Case:
BAG NJW 1963, 554 II. Civil Senate
Date:
15 November 1962
Note:
Translated German Cases and Materials under the direction of Professors P. Schlechtriem, B. Markesinis and S. Lorenz
Translated by:
Mr Tony Weir
Copyright:
Professor B.S. Markesinis

Reasons

A notice terminating the employment of a pregnant woman is ineffective if the employer knew of the pregnancy at the time of giving notice or was informed of it within one week after the notice of termination arrived (Law for the Protection of Maternity - Mutterschutzgesetz (MSG) para. 9 para. 1). On 14 August 1961 the defendant employer, who was unaware of the plaintiff's pregnancy, sent her a notice of termination of employment. The fact of her pregnancy was communicated to him on 29 August. If this was more than one week after the notice of termination had arrived, it was too late for the statutory protection.

However, as the Landesarbeitsgericht correctly found, this was not the case. Information that a registered letter had been received for her and could be collected from the Post Office reached the plaintiff on 16 August, but the registered letter itself did not reach her then (compare Reichsarbeitsgericht in ARS 15, 354).

The appellant argues that since a person who is informed by the Post Office that a registered letter has been received for him can then put himself in possession of the letter, the arrival of such information is tantamount to the arrival of the registered letter itself. The court cannot accept this. The cases put forward an analogous, namely those in which the addressee has his mail placed in a special locker in the Post Office or where he asks for mail to be retained poste restante, are essentially different. It is true that in those cases also the addressee has to fetch the mail from the Post Office, but it is located or dealt with there exactly as he has specified and chosen for the purpose. The locker in the Post Office and the poste restante counter are thus to be treated exactly like the letter box at his home. Items of mail which are placed in a special Post office locker or kept at the post restante counter are already in the recipient's area of control just as much as mail put in his letter box at home, and have therefore 'arrived' in the sense of para. 130 BGB. But it is different in the case of a registered letter. According to postal regulations, as is well known, a registered letter may be handed only to the addressee himself or to a person authorised to receive it on his behalf: there is no question of its being put in a mail box or in a Post Office locker or slipped through the door of a dwelling. Thus when the addressee is away, the registered letter does not come into his area of control at all, but remains in the possession of the Post Office. The only thing that comes into the addressee's area of control is the chit from the Post Office which tells him that a registered letter awaits him in the Post Office. This chit does not say who sent the registered letter, so the addressee has no means of knowing what it is about. The chit, therefore, cannot represent or stand in for the registered letter, and its arrival cannot represent or stand in for the arrival of the registered letter. Such arrival occurs only when the registered letter is fetched from the Post Office or is redelivered to some place within the recipient's area of control.

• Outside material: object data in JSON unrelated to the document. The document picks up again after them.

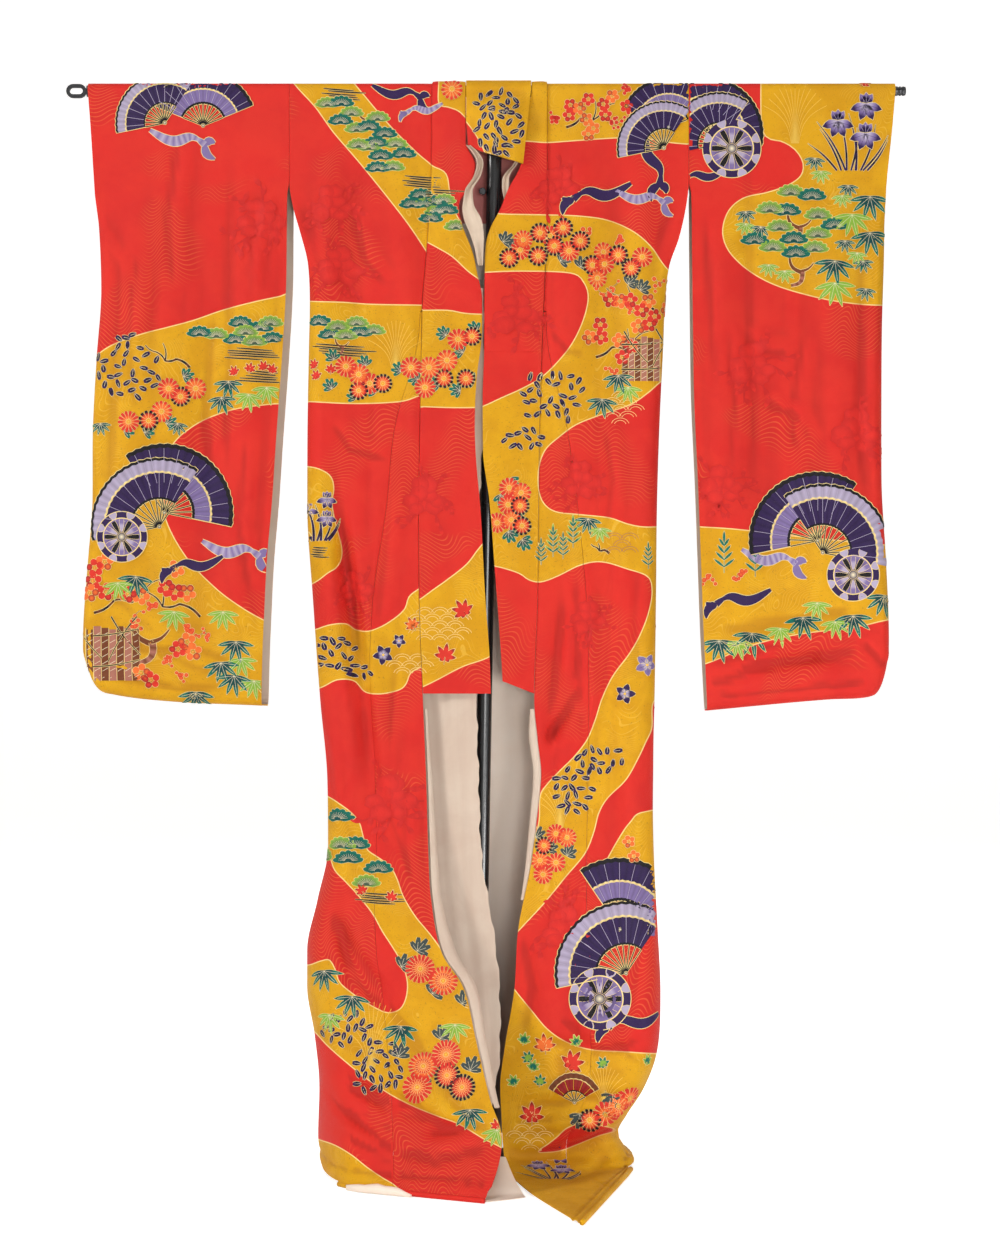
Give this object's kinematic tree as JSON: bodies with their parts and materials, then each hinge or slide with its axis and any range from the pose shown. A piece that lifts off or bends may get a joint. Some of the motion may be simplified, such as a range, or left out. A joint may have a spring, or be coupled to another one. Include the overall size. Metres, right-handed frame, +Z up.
{
  "type": "uchikake wedding kimono on a kimono stand",
  "caption": "Long-sleeved silk wedding over-kimono, padded at the hem, hung by its sleeves on a T-shaped stand with a round base, its front open and its hem resting on the floor.",
  "frame": {"origin": "on the floor, under the rod, on the flat underside of the stand's base", "axes": "+Z up from the base to the rod, +X along the rod to the viewer's right, -Y out of the garment's front"},
  "size_m": [1.3551, 0.7226, 1.7572],
  "materials": {
    "red_silk": "satin",
    "gold_silk": "satin",
    "white_lining": "satin",
    "black_steel": "satin",
    "grey_steel": "satin"
  },
  "bodies": {
    "root": {"front_left": "red_silk", "front_right": "red_silk", "okumi_left": "red_silk", "okumi_right": "red_silk", "back_left": "red_silk", "back_right": "red_silk", "collar_left": "red_silk", "collar_right": "red_silk", "sleeve_left_front": "red_silk", "sleeve_left_back": "red_silk", "sleeve_right_front": "red_silk", "sleeve_right_back": "red_silk", "hem_roll_left": "red_silk", "hem_roll_back": "red_silk", "collar_neck": "gold_silk", "over_collar_left": "gold_silk", "over_collar_right": "gold_silk", "hem_roll_right": "gold_silk", "lining_back_left": "white_lining", "lining_back_right": "white_lining", "lining_fold": "white_lining", "lining_hem": "white_lining", "neck_ribbon_left": "white_lining", "neck_ribbon_right": "white_lining", "facing_left": "white_lining", "facing_right": "white_lining", "stand_base": "black_steel", "stand_pole": "black_steel", "stand_saddle": "black_steel", "stand_rod": "black_steel", "stand_clamp_screw": "grey_steel", "rod_loop": "grey_steel", "rod_knob": "grey_steel"}
  },
  "joints": []
}
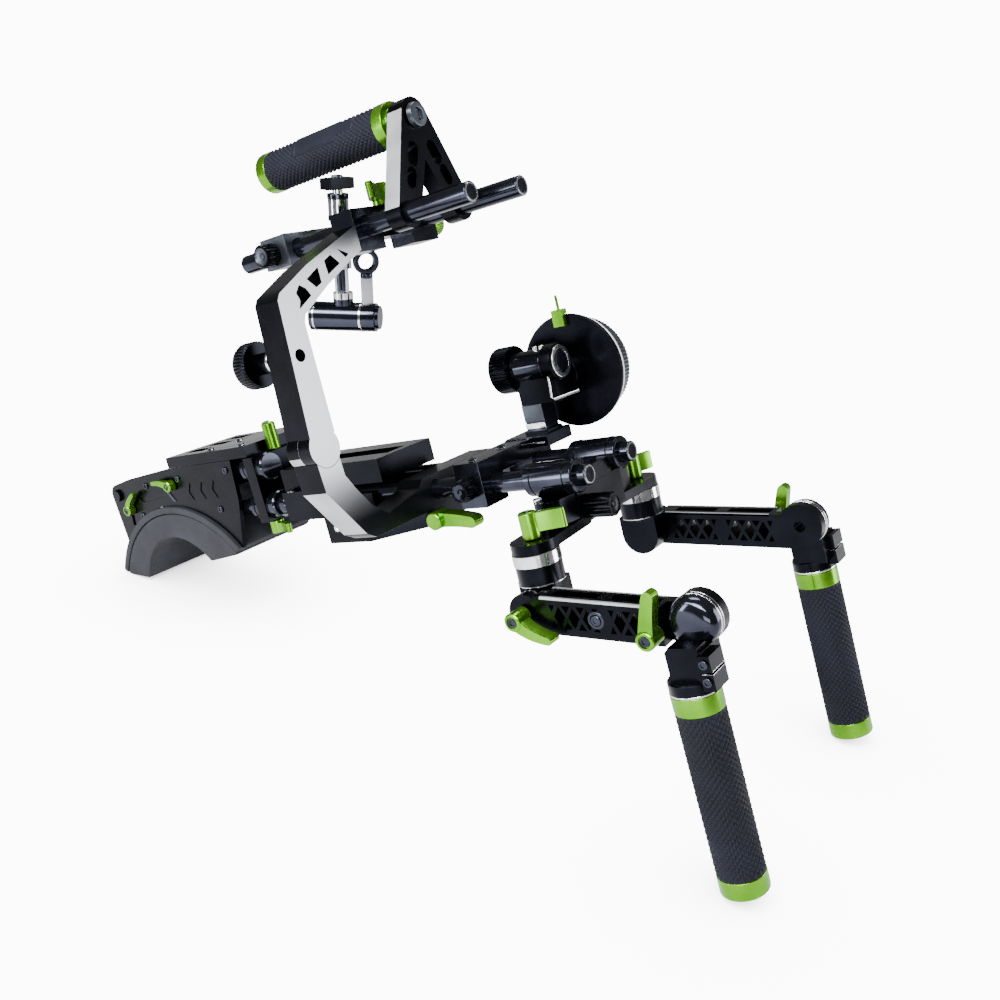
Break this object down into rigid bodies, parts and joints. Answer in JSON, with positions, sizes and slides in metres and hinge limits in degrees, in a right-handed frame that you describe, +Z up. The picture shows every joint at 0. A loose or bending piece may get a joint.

There is thus some risk in using registered mail when delivery must be made within a fixed period, but even the common assumption that this postal service is a very safe way of communicating important documents (reference omitted) cannot justify treating the arrival of the chit as the arrival of the registered letter itself. Since the chit says nothing about the sender or contexts of the registered letter, this would be to treat the letter as having arrived when it has not, and the recipient would be disadvantaged, for this would be to the benefit of the sender and to the detriment of the addressee.

Of course, the missive will be treated as having arrived if the addressee abuses his rights and fails to collect or delays the delivery of the registered letter. This court need not decide at what time the letter is deemed to arrive in such a case, for according to the findings of the Landesarbeitsgericht the plaintiff asked a friend to collect the registered letter for her. There is nothing abusive about that: not everyone can be expected to know the details of the postal regulations concerning the collection of registered letters by third parties. Again, the address given by the plaintiff did not indicate that the attic where she lived was a separate dwelling, and she had put her name on the mail box of the S family; but the information she gave was quite enough to ensure the delivery of a letter in the normal course of events, even a registered letter from her employer. It would be too much to expect a normal citizen to do more.